>> Start THE INPUT

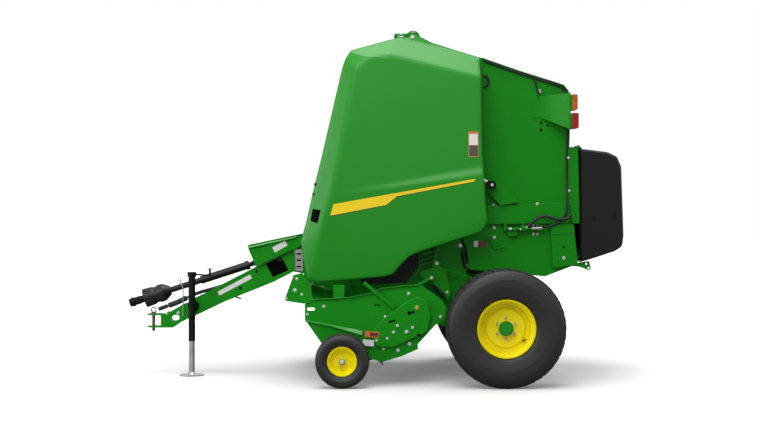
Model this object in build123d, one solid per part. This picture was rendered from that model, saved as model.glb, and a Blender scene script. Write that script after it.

>> End THE INPUT
>> Start THE INPUT

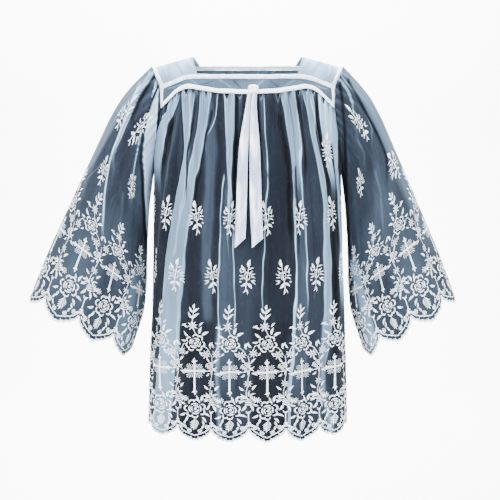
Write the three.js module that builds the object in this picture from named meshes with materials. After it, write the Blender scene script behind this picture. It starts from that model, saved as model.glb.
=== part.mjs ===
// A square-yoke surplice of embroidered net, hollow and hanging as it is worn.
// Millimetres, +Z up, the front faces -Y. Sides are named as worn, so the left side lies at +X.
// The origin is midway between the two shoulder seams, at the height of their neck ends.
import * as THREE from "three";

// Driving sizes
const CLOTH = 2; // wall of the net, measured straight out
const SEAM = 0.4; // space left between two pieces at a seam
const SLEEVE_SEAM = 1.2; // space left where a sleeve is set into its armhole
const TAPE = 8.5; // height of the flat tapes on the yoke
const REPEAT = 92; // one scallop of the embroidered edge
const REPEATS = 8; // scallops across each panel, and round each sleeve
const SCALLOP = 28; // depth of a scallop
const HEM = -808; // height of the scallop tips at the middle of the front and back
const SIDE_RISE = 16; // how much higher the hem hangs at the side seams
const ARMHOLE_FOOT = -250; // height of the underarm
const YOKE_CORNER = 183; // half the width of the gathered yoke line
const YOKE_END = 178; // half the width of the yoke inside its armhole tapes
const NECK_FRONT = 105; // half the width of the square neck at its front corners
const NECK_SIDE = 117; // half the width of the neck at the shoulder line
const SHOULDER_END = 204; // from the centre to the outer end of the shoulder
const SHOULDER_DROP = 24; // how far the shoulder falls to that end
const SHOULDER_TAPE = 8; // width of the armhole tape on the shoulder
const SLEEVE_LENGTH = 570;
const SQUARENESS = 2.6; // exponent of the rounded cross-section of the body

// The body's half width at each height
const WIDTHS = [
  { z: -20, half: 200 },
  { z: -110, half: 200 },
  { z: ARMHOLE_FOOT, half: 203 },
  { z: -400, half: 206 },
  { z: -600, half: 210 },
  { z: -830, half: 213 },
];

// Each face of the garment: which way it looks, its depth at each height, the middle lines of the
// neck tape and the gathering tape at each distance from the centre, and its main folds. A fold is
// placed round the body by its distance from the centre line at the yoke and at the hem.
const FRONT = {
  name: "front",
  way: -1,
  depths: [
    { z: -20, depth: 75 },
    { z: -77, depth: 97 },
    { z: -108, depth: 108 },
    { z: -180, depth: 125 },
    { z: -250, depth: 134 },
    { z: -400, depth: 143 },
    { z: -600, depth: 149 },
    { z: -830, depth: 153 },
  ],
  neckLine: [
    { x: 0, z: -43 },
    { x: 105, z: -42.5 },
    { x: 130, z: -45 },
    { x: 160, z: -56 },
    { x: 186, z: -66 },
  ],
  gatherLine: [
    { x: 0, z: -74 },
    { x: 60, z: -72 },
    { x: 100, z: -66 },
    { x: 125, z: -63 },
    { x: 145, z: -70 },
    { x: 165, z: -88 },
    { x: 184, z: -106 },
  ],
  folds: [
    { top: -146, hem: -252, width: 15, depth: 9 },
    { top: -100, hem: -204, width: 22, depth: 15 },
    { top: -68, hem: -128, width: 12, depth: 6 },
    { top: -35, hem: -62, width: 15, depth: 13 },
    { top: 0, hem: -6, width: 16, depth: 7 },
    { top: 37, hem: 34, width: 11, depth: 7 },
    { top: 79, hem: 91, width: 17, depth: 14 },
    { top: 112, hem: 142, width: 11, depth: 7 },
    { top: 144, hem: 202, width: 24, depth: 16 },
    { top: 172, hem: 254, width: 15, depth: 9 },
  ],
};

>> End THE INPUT

◆ AIM OF THE TASK
Tell how many lines of the data above hold the string "that". Give only the number.

◆ THE RESPONSE
3